As for the latter, the dissolution of the agency meant it wasn't represented in London despite the presence of a table with its name on it at the Rights Center. This as further word came today that Bill Clegg's clients won't be taken over by Sarah Burnes, mainly because of contractual restrictions.
Nor was it the only unfortunate news from the fair. News also spread quickly of the passing of German publisher Karl Blessing, who died Saturday of kidney failure at the age of 63. "He was one of the great lights," says Maria Campbell, who scouted for Blessing when he was running Droemer, and later at his Bertelsmann imprint, Karl Blessing Verlag. The German publisher of Crichton, Gorbachev, A. Scott Berg and Jhumpa Lahiri, Blessing had been restricted to a wheelchair in the last several years of his life. Of course that didn't stop him from being voted German Publisher of the Year by the German Book Association in 2004. He was remembered around the floor for his elegance, charm and love of American writers.
Some other tidbits:
A meeting with Google Print was SRO, filled with international publishers asking many of the usual questions. Of note: The company's Tom Turvey described upcoming launches of localized country sites and said they could be a way for publishers to use Google Print to capture more local readers. He also emphasized the service's ability to allow pubs to sell direct. Perhaps sensing the presence of small publishers—or the zeitgeist—he noted that as a longtime publishing veteran, "I've never seen a platform that enables direct sales like Google Print."

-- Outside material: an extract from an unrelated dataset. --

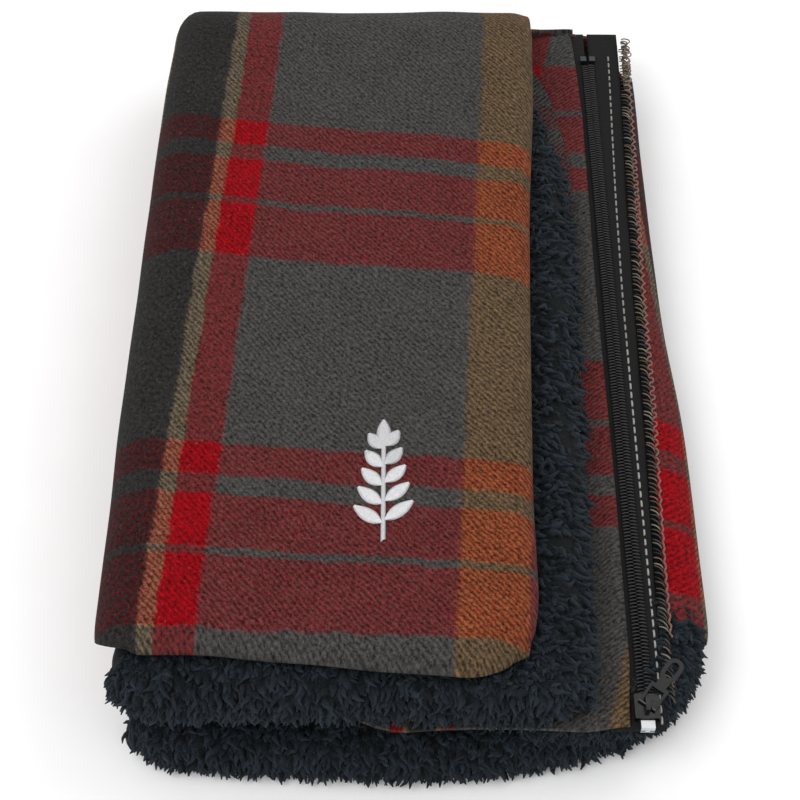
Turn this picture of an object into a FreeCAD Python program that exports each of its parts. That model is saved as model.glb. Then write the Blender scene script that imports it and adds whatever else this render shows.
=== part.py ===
# A tartan lap blanket lined with curly pile, with a coil zip along one side,
# folded once lengthways and once across, and lying flat.
# Millimetres, +Z up. The origin is on the resting plane under the middle of the bundle.
# +Y runs along the zip from its slider end to the far fold, and +X points to the zip side.
import FreeCAD, Part
import math
import os

# Driving dimensions: the cloths and the folded bundle
bundle_width = 222.0
bundle_depth = 362.0
shell_thickness = 2.2
pile_thickness = 13.7
layer_gap = 0.3

# The four plies, counted from the top. Widths run from the left folds to the right.
flap_width = 161.0
second_width = 178.0
# How far each front edge lies behind the front edge of the bottom ply
flap_setback = 19.0
second_setback = 8.0
third_setback = 6.0
flap_corner = 14.0
second_corner = 16.0
bottom_corner = 24.0
# The bottom ply's edge, wrapped up the right side towards the zip
wrap_setback = 51.0
wrap_edge_gap = 0.4
wrap_far_inset = 14.0
seam_front_inset = 20.0

# The coil zip
zip_inset = 26.5
tape_width = 10.6
tape_thickness = 0.6
tape_split = 1.8
tape_front_inset = 9.0
tape_far_inset = 7.0
lap_setback = 5.0
coil_pitch = 1.45
coil_height = 2.0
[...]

On the publishing-as-global-village theme, one chance LBF encounter had noted mystery publisher Otto Penzler and former New Millennium publisher Michael Viner running into each other at a third party's booth. Penzler, of course, won a $2.8 million breach-of-contract suit from Viner in 2003, and the two publishing veterans spoke no words to each other—but their eyes did plenty of talking.
In other deal news, Morgan Entrekin was out in force talking up his new Myths series, which has celebrated authors offering their own versions on myths that go from Samson to the Minotaur. The line was first announced at LBF a few years ago but debuts this fall.
Joe Veltre sold Stephanie Klein's naughty-divorcee memoir Straight Up & Dirty to Ebury in the U.K. and looking for more transatlantic action. The book had previously sold to Regan and is riding a caravan of considerable buzz ahead of its expected release next fall. Also to Regan: Barbara Zitwer has sold Chasing the Dragon, which has Times of London Beijing bureau chief Oliver August writing on Lai Changxing, a peasant who became one of the richest men in China before he fled the country on tax-evasion charges. Another hot title is the R. Crumb memoir from U.K. publisher MQ which plans to distribute the book in the U.S. but is selling rights everywhere else.
And Marly Rusoff has some heady offerings, including a Maine baker's diet book that's already sold world English to Warner and is expected to draw interest from Sweden, Germany, Israel and others. It's no ordinary diet book: the title combines math and cooking and, speaking of the zeitgeist, hinges on—what else?—Da Vinci's Golden Ratio.